Variation of the expression of miRNA is multifactorial[22]. Therefore, the search for one miRNA as the perfect marker seems to be a rather limited approach. It seems more reasonable to create a miRNA signature that takes into account most of these factors, corresponding to the patient’s clinical condition, which could be a specific fingerprint of cervical pathology[29][35]. As described in Liu et al., a pattern of six miRNA species (miR-20a, miR-92a, miR-141, miR-183, miR-210, miR-944) achieved great diagnostic performance in differentiating cervical (pre)cancerous lesions[32]. Therefore, combination of several miRNAs can significantly improve the diagnostic accuracy of the assays, and, with the establishment of clear criteria for the results’ interpretation, provide an efficient way to discriminate between various precancerous conditions. Furthermore, miRNA profile can be determined from the same sample as cytology and HR-HPV test, namely, from exfoliated cells noninvasively collected on the LBC medium[36][37][32].
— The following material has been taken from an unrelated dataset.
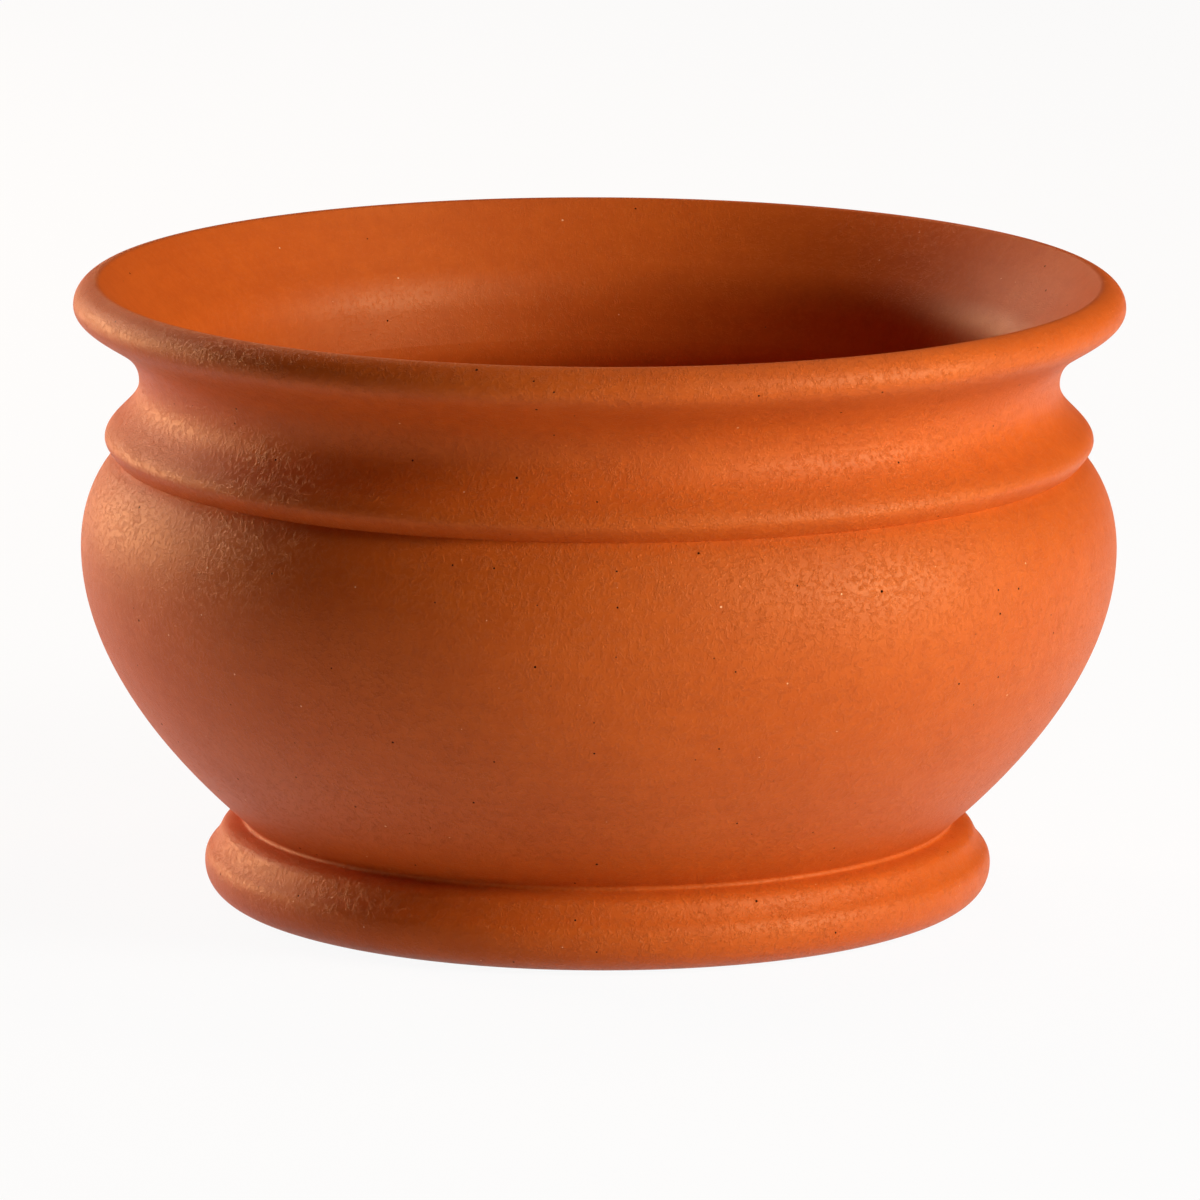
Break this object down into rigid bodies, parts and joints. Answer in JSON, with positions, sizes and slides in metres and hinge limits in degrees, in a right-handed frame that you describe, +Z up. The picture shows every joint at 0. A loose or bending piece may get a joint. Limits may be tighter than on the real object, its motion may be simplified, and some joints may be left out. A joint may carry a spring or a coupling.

Consideration of predictive and prognostic factors seems to be a big challenge, as there are still not enough reports of extensive studies in the reference group of women with various cervical pathological conditions. However, researchers are getting closer to establishing the relationship between miRNA expression levels and sensitivity to conventional methods of cervical cancer treatment that requires confirmation of results received in CC cell lines.
In view of heterogeneity of CC molecular features, it should not be treated as a single disease, both in the diagnostic and therapeutic process, and requires a personalized approach. Introducing new diagnostic solutions for personalized medicine is challengeable and requires accurate knowledge about a cell’s dysregulation at the molecular level.
MiRNA profiling may provide a detailed fingerprint of a cell’s condition and, in reference to current reports, seems to have high potential to be the marker-determining multifactorial process with relation to cervical neoplasia and cancer development, having strong predictive and prognostic value. However, the satisfactory preliminary results of scientists in this matter requires confirmation in standardized, extensive clinical trials conducted in experienced research centers to develop clear determination algorithms and introduce a new, broad-spectrum and noninvasive biomarker into the clinical use.